# Dreamy Daisy.



## Plukie (Aug 26, 2007)

I caught Daisy flying today but the background was rubbish, so I changed it.


----------



## Tike2 (Jun 16, 2008)

How cool, she is such a pretty bird....


----------



## babybreau (May 19, 2008)

that looks awesome!!!!


----------



## xxxSpikexxx (Jul 30, 2007)

Nice photo  She is such a pretty girl


----------



## Bea (Jul 26, 2007)

That's a gorgeous photo!!  I can never get such nice flight photos.


----------



## Laura (Jul 30, 2007)

Its a lovely photo of a gorgeous girl


----------



## Renae (Feb 9, 2008)

Very nice photo of her.   I wish I had photos of my 'tiels flying.

My camera hates taking photos of moving things, it'll decide to turn out blurry. :censor:


----------



## Plukie (Aug 26, 2007)

You really need to use the flash if they are flying, it sort of freezes the action. Focus on your tiel, then move the camera a little way away from it, so that you are aiming in the path that it is going to take when it starts to fly, then hold steady, press the button and it should be ok.....what sort of camera do you have?


----------



## grannybird (Jun 16, 2008)

A beautiful picture indeed. I admire the work you can do with your photos.. This one could be a postcard print!
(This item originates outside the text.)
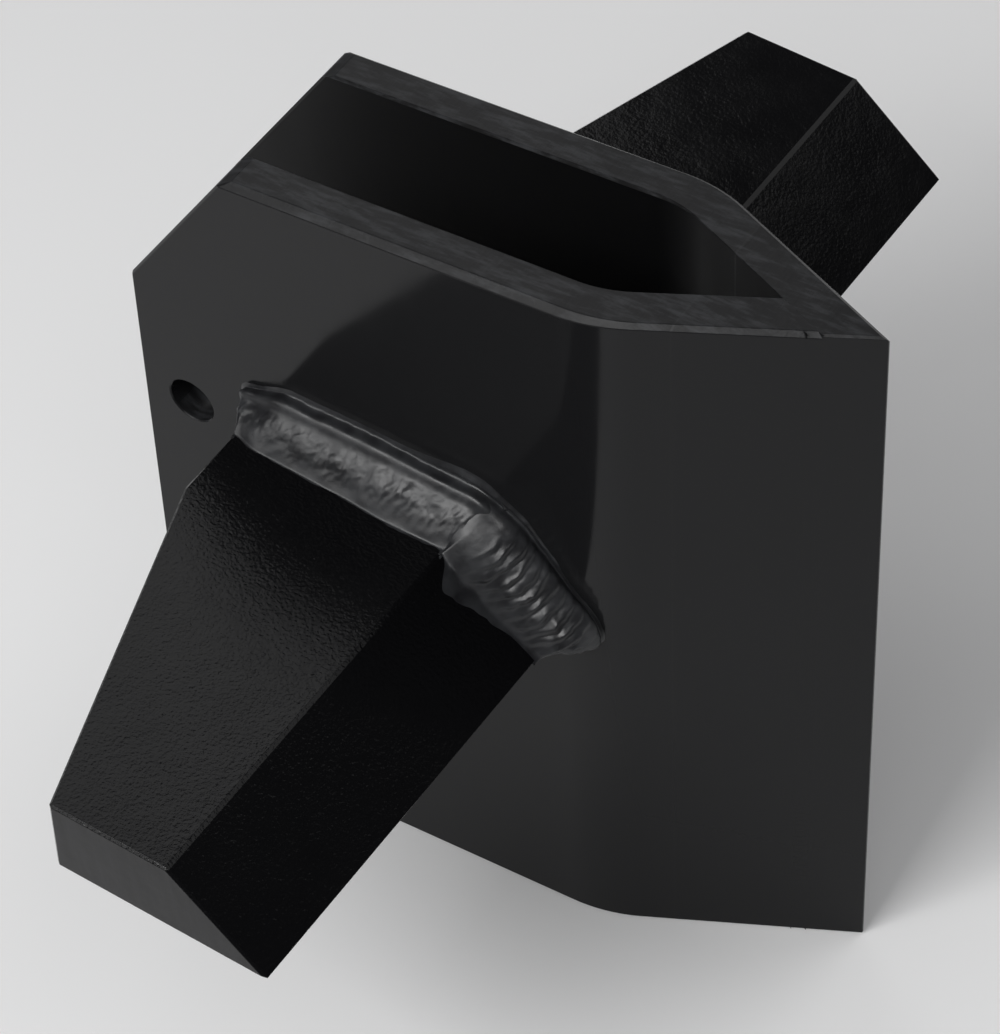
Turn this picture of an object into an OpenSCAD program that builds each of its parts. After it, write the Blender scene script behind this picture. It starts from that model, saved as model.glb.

Thanks for sharing.


----------



## Kfontan (Oct 10, 2007)

Nice job Plukie.

Daisy looks like an angel in that picture.


----------



## Renae (Feb 9, 2008)

Plukie said:


> You really need to use the flash if they are flying, it sort of freezes the action. Focus on your tiel, then move the camera a little way away from it, so that you are aiming in the path that it is going to take when it starts to fly, then hold steady, press the button and it should be ok.....what sort of camera do you have?


Yeah I have tried using the flash but always seems to blur, I may need to take the camera back actually 'cus when I press flash it sometimes takes it 5-10 times to come on so I think the camera might be stuffed. I have an Olympus FE-310.

I'm thinking about getting a Canon PowerShot G9 but they're like $488 and I can't afford it at the moment, so I'm going to ask if it can be for Christmas.


----------